Saban talked to his wife Terry, who had a year of classes remaining at Kent State.
“We’d promised our parents that we’d both graduate, and she wanted to graduate and I wanted her to graduate. So that’s the only reason I did it. And I loved it, and it worked out really, really well.
“I think it was the last conversation I had with my dad, we played Louisville (the first game the next) year and I would always call him after the game and tell him how the game went, and I said, ‘You know Dad, I think this is what I really want to do, I really like this.’
“And he said, ‘That’s great, I’m glad for you.’ Then he died the next week.”
The next season Saban became a coordinator for the first time, coaching the Kent State freshman team’s defense while assistant coach Skip Hall ran the offense. “He took to it, obviously, like a fish in water,” Hall said. “I mean, you could kind of tell he was on our page.
“I think what he learned from the Don James system, just like I did, is that attention to detail, the hard work, the fundamental and sound coaching, which was Don James’ trademark.
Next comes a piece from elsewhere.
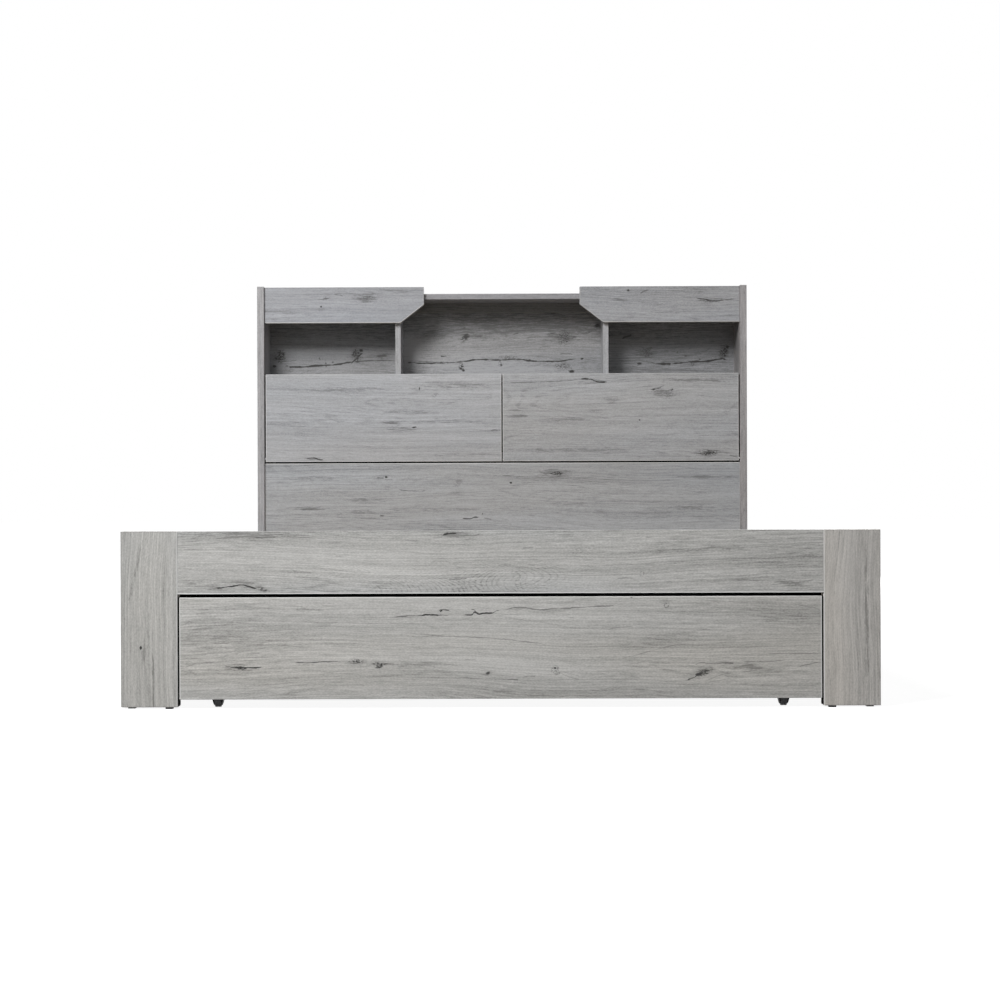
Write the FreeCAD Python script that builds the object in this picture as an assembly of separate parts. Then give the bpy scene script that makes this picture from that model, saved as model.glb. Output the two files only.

I think Nick picked that up at an early age, and I think he has built on that over the years.”
James brought Hall and two other assistants to Washington the next season, and James’ successor Denny Fitzgerald made Saban a full-time assistant coach for the first time, putting him in charge of Kent State’s linebackers. Fifteen years later Saban became a head coach for the first time, at Toledo.
Since then the people who knew Saban at Kent State have continued to see James’ touches in Saban’s coaching: Lude points to their aptitude for player evaluation. Hall points to their overt strength, their underrated warmth and the fact they have a plan and standard for everything. “The thing about Don James System that's so similar to the Nick Saban System is that everybody knows what to expect,” he said.
Carol James said, “There’s not a lot of hugging and kissing on the sideline. He’s business. And Don was like that, too. And I actually see a lot of Don and Nick in (Washington) Coach (Chris) Petersen, too, if you watch him.”
Pinkel points to their meticulous organization genius, their practice of coaching their assistant coaches, and the evaluations and feedback provided daily.
“A lot of football programs don't have the meticulous organization that he has, and he learned a lot from Coach James,” Pinkel said. “I know that Nick is as good as anybody who ever was in this business, to make sure the process that he has in place. He runs the program like everybody's got as good of players like he does.
“I've been trying to say this the last few years, he will go down as the greatest college football coach ever. He will, without question. Nobody's ever done what he's doing, but there's a reason why.”